▶ **Stated goal**:
Which lines come from the start of the records through the line that holds "node's own properties."? Write them out word for word.

——

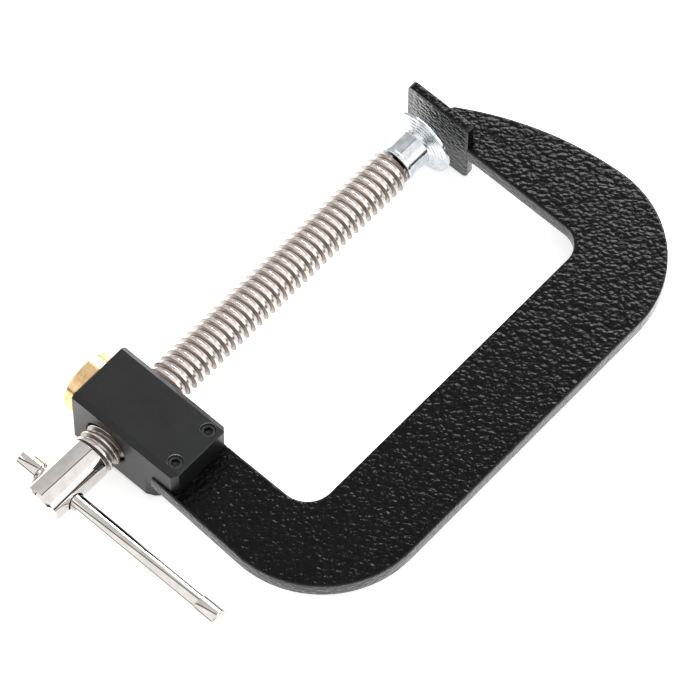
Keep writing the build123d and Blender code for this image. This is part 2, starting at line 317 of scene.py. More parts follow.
def dress(piece: bpy.types.Object, material: bpy.types.Material) -> None:
    """Gives a piece one material on all its faces."""
    piece.data.materials.clear()
    piece.data.materials.append(material)


def settle(
    piece: bpy.types.Object,
    finish: "Finish",
    body: str,
    replaced: Sequence[str] = (),
) -> bpy.types.Object:
    """Dresses a piece, lets it ride on a body and says which CAD nodes it stands for.

    Args:
        piece: the piece.
        finish: its finish.
        body: the CAD body that it rides on.
        replaced: the CAD nodes that it stands for.

    Returns:
        The piece.
    """
    dress(piece, finish.material())
    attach(piece, body)
    for node in replaced:
        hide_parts(node)
    LOG.info("%s rides on %s", piece.name, body)
    return piece


# ------------------------------------------------------------------ finishes
def add_node(
    tree: bpy.types.NodeTree,
    kind: str,
    values: Optional[dict[Any, Any]] = None,
    links: Optional[dict[Any, Any]] = None,
    **settings: Any,
) -> bpy.types.Node:
    """Adds a node with its settings, socket values and links.

    Args:
        tree: the node tree.
        kind: the node's type.
        values: input socket name or number to value.
        links: input socket name or number to the output that feeds it.
        **settings: the node's own properties.

    Returns:
        The new node.
    """
    node = tree.nodes.new(kind)
    for key, value in settings.items():
        setattr(node, key, value)
    for key, value in (values or {}).items():
        node.inputs[key].default_value = value
    for key, output in (links or {}).items():
        tree.links.new(output, node.inputs[key])
    return node


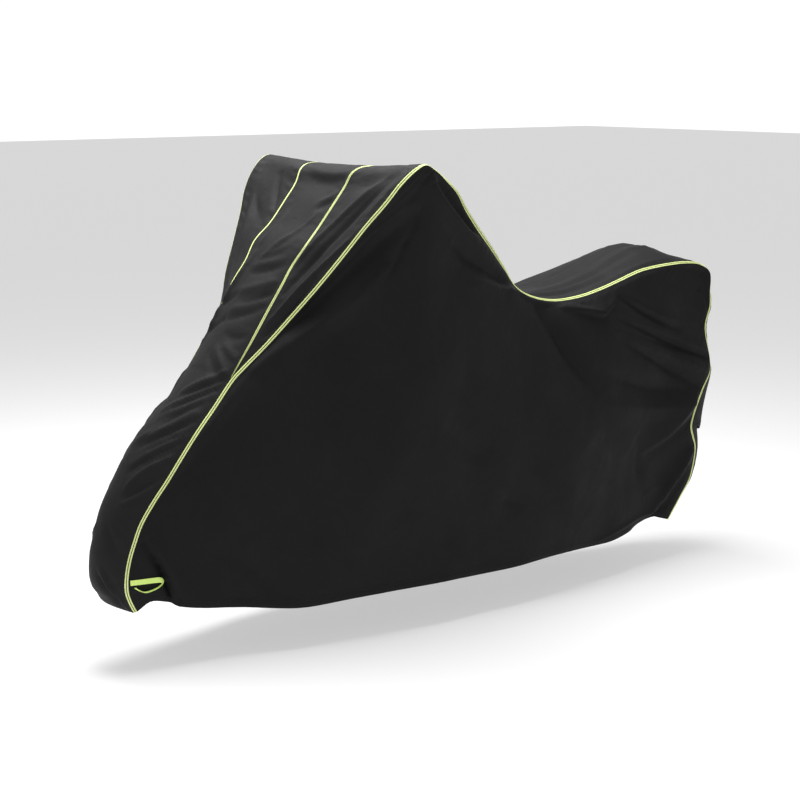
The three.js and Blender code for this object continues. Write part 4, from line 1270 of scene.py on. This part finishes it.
# White at the horizon, where the backdrop is, dimmer above and dimmest on the side away from the key
way = sky.nodes.new("ShaderNodeTexCoord").outputs["Generated"]
height = sky.nodes.new("ShaderNodeSeparateXYZ")
aside = sky.nodes.new("ShaderNodeVectorMath")
aside.operation = "DOT_PRODUCT"
aside.inputs[1].default_value = DIM_SIDE
sky.links.new(way, height.inputs[0])
sky.links.new(way, aside.inputs[0])
levels = []
for value, span, to_low, to_high in ((height.outputs[2], SKY_HEIGHTS, HORIZON_STRENGTH, SKY_STRENGTH),
                                     (aside.outputs["Value"], DIM_SPAN, 1.0, DIM_SHARE)):
    level = sky.nodes.new("ShaderNodeMapRange")
    sky.links.new(value, level.inputs["Value"])
    ends = {"From Min": span[0], "From Max": span[1], "To Min": to_low, "To Max": to_high}
    for name, end in ends.items():
        level.inputs[name].default_value = end
    levels.append(level.outputs[0])
bright = sky.nodes.new("ShaderNodeMath")
bright.operation = "MULTIPLY"
for k, level in enumerate(levels):
    sky.links.new(level, bright.inputs[k])
sky.links.new(bright.outputs[0], sky.nodes["Background"].inputs["Strength"])
sky.nodes["Background"].inputs["Color"].default_value = WHITE

softbox = bpy.data.lights.new("key", "AREA")
softbox.shape = "RECTANGLE"
softbox.size, softbox.size_y = KEY_SIZE
softbox.energy = KEY_POWER
key = bpy.data.objects.new("key", softbox)
key.location = Vector(KEY_PLACE) - Vector((ORIGIN * METRES).tolist())
key.rotation_euler = (Vector(KEY_PLACE) - Vector(KEY_AIM)).to_track_quat("Z", "Y").to_euler()
scene.collection.objects.link(key)

azimuth, elevation = math.radians(CAMERA_AZIMUTH), math.radians(CAMERA_ELEVATION)
level = math.cos(elevation)
back = Vector((math.sin(azimuth) * level, -math.cos(azimuth) * level, math.sin(elevation)))
lens = bpy.data.cameras.new("camera")
lens.lens = CAMERA_LENS
lens.sensor_width = CAMERA_SENSOR
camera = bpy.data.objects.new("camera", lens)
camera.location = Vector(CAMERA_PLACE) - Vector((ORIGIN * METRES).tolist())
camera.rotation_euler = (-back).to_track_quat("-Z", "Y").to_euler()
scene.collection.objects.link(camera)
scene.camera = camera
scene.view_settings.view_transform = "Standard"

——

▶ **Right answer**:
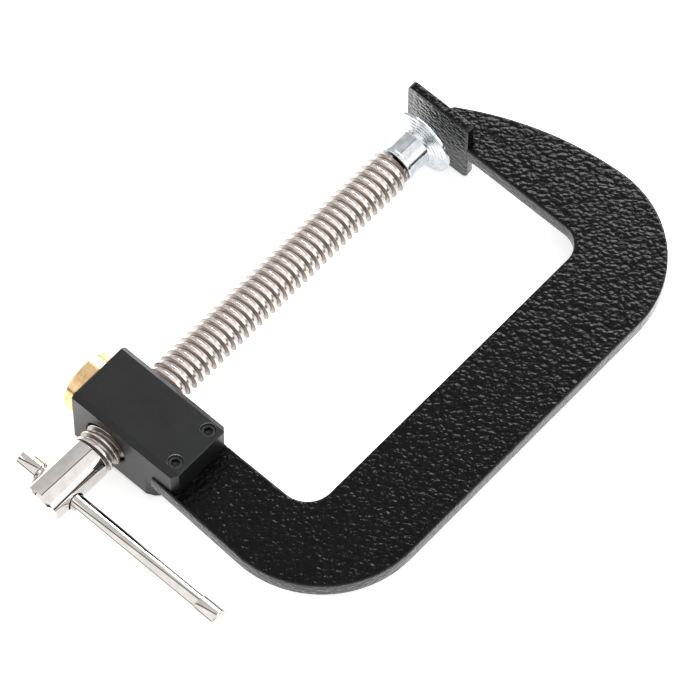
Keep writing the build123d and Blender code for this image. This is part 2, starting at line 317 of scene.py. More parts follow.
def dress(piece: bpy.types.Object, material: bpy.types.Material) -> None:
    """Gives a piece one material on all its faces."""
    piece.data.materials.clear()
    piece.data.materials.append(material)


def settle(
    piece: bpy.types.Object,
    finish: "Finish",
    body: str,
    replaced: Sequence[str] = (),
) -> bpy.types.Object:
    """Dresses a piece, lets it ride on a body and says which CAD nodes it stands for.

    Args:
        piece: the piece.
        finish: its finish.
        body: the CAD body that it rides on.
        replaced: the CAD nodes that it stands for.

    Returns:
        The piece.
    """
    dress(piece, finish.material())
    attach(piece, body)
    for node in replaced:
        hide_parts(node)
    LOG.info("%s rides on %s", piece.name, body)
    return piece


# ------------------------------------------------------------------ finishes
def add_node(
    tree: bpy.types.NodeTree,
    kind: str,
    values: Optional[dict[Any, Any]] = None,
    links: Optional[dict[Any, Any]] = None,
    **settings: Any,
) -> bpy.types.Node:
    """Adds a node with its settings, socket values and links.

    Args:
        tree: the node tree.
        kind: the node's type.
        values: input socket name or number to value.
        links: input socket name or number to the output that feeds it.
        **settings: the node's own properties.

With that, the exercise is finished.